I also had a problem with the climactic exorcism scene. There were too many dramatic effects, which made me aware that I was watching a Hollywood movie rather than a scary exorcism. These effects diminish any frightful realism this scene might have had.
LS: The big finale is just a mess, too, with one character after another getting possessed by the dybbuk. It’s just not satisfying at all.
MA: I agree. The last sequence is phony and forced. It’s like tag, you’re it! Your turn to be the dybbuk!
THE UNBORN is filled with bizarre and supposedly scary images (like the dog with the upside down head, and the mutilated old man – which is a rip-off of a far scarier scene originally cut from THE EXORCIST and now since restored with Linda Blair in a similar contorted position running down the stairs-) that, strangely enough, aren’t all that scary. In fact, they actually generated chuckles from the people in the audience with me. I think part of the reason for this was the special effects weren’t all that good. I thought they looked rather fake, actually.
LS: Where I saw it, the audience was laughing their collective asses off during those scenes, too.
MA: So, this is one of those rare occasions where we seem to agree wholeheartedly. THE UNBORN is unbearable. So, horror fans, don’t waste your time or money. Skip it.
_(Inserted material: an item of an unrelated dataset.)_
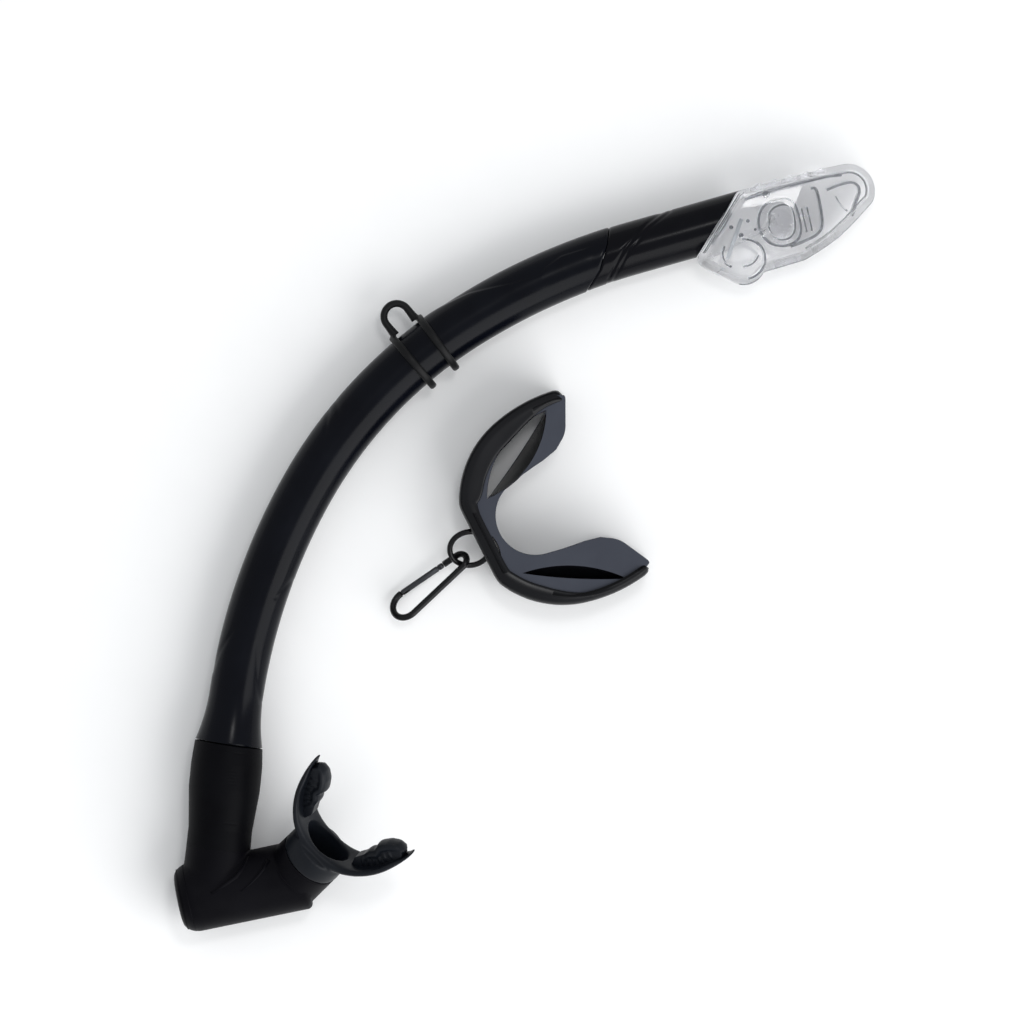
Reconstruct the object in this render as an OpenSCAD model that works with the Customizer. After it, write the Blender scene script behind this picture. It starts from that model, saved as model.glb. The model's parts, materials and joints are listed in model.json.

THE UNBORN was a disappointing way to start 2009.
LS: Okay, I’ve had enough of this talking about a bad movie. I’m going back to sleep. Would you mind getting me another jar of pickles?
MA: Do you really think that’s such a good id— (suddenly imagines LS screaming as a zombie kid attacks him with a mirror in one hand and a photo of Keifer Sutherland in the other) (smirks). Sure, I’ll get you more. I’ll be right back.
(MA opens door to exit and is suddenly confronted by a giant cartoon chicken wearing a diaper with an upside down head).
CHICKEN: Huey wants to be born now!
(MA screams and slams door.)
MA: On second thought, you can get your own pickles!